»»

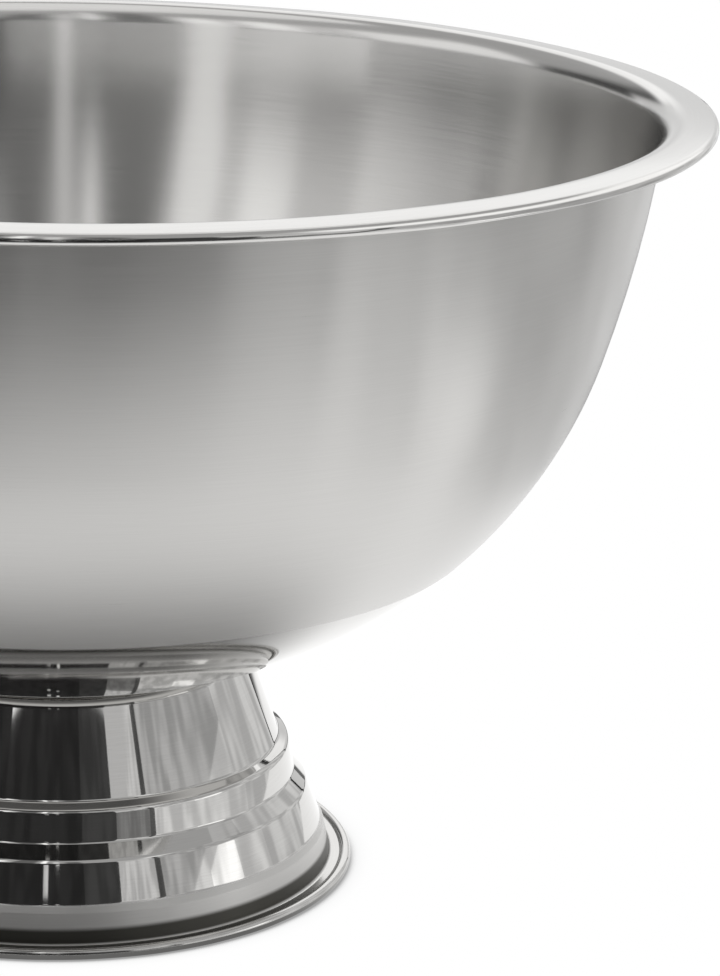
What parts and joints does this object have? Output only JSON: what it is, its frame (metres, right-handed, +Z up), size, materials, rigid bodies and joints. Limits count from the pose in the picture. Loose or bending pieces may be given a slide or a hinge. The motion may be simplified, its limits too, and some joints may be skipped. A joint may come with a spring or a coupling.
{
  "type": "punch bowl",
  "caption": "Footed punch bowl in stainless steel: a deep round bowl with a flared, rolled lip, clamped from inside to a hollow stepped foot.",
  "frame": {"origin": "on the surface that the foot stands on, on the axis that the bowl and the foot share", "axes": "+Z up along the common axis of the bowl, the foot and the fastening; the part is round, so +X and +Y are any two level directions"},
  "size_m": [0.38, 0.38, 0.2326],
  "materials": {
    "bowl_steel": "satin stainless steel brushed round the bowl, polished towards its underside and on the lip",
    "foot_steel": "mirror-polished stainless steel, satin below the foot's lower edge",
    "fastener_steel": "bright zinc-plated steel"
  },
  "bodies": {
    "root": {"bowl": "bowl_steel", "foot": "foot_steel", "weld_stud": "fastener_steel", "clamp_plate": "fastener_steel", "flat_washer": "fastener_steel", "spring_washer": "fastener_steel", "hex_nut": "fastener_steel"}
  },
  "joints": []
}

««

§ **WHAT YOU SHOULD DO**
Each line of the listing above should be output exactly.

§ **REPLY TO THE TASK**
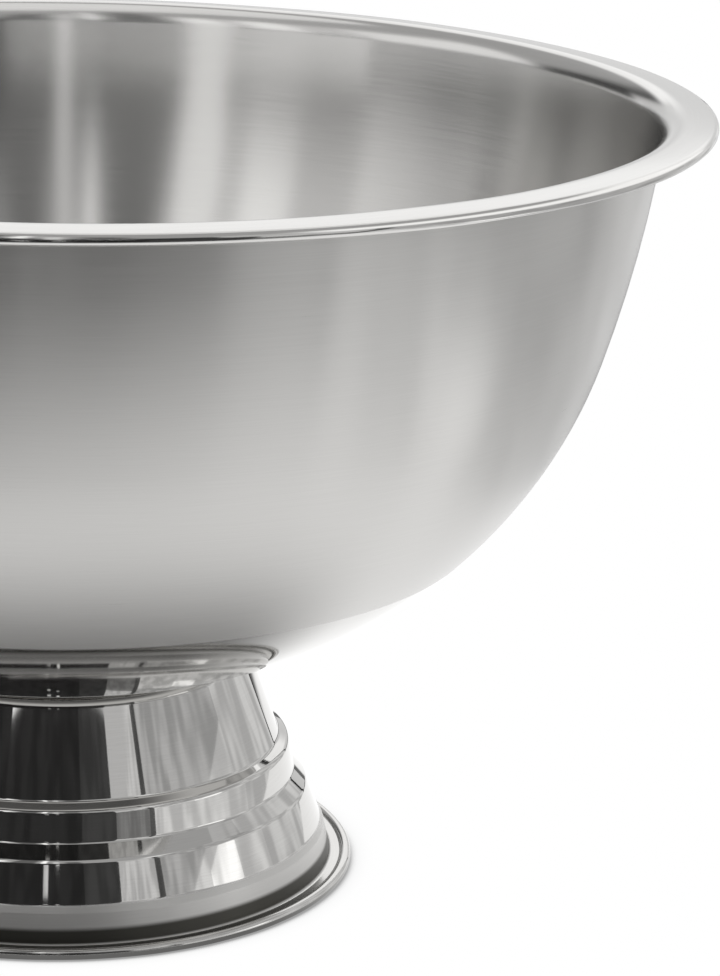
What parts and joints does this object have? Output only JSON: what it is, its frame (metres, right-handed, +Z up), size, materials, rigid bodies and joints. Limits count from the pose in the picture. Loose or bending pieces may be given a slide or a hinge. The motion may be simplified, its limits too, and some joints may be skipped. A joint may come with a spring or a coupling.
{
  "type": "punch bowl",
  "caption": "Footed punch bowl in stainless steel: a deep round bowl with a flared, rolled lip, clamped from inside to a hollow stepped foot.",
  "frame": {"origin": "on the surface that the foot stands on, on the axis that the bowl and the foot share", "axes": "+Z up along the common axis of the bowl, the foot and the fastening; the part is round, so +X and +Y are any two level directions"},
  "size_m": [0.38, 0.38, 0.2326],
  "materials": {
    "bowl_steel": "satin stainless steel brushed round the bowl, polished towards its underside and on the lip",
    "foot_steel": "mirror-polished stainless steel, satin below the foot's lower edge",
    "fastener_steel": "bright zinc-plated steel"
  },
  "bodies": {
    "root": {"bowl": "bowl_steel", "foot": "foot_steel", "weld_stud": "fastener_steel", "clamp_plate": "fastener_steel", "flat_washer": "fastener_steel", "spring_washer": "fastener_steel", "hex_nut": "fastener_steel"}
  },
  "joints": []
}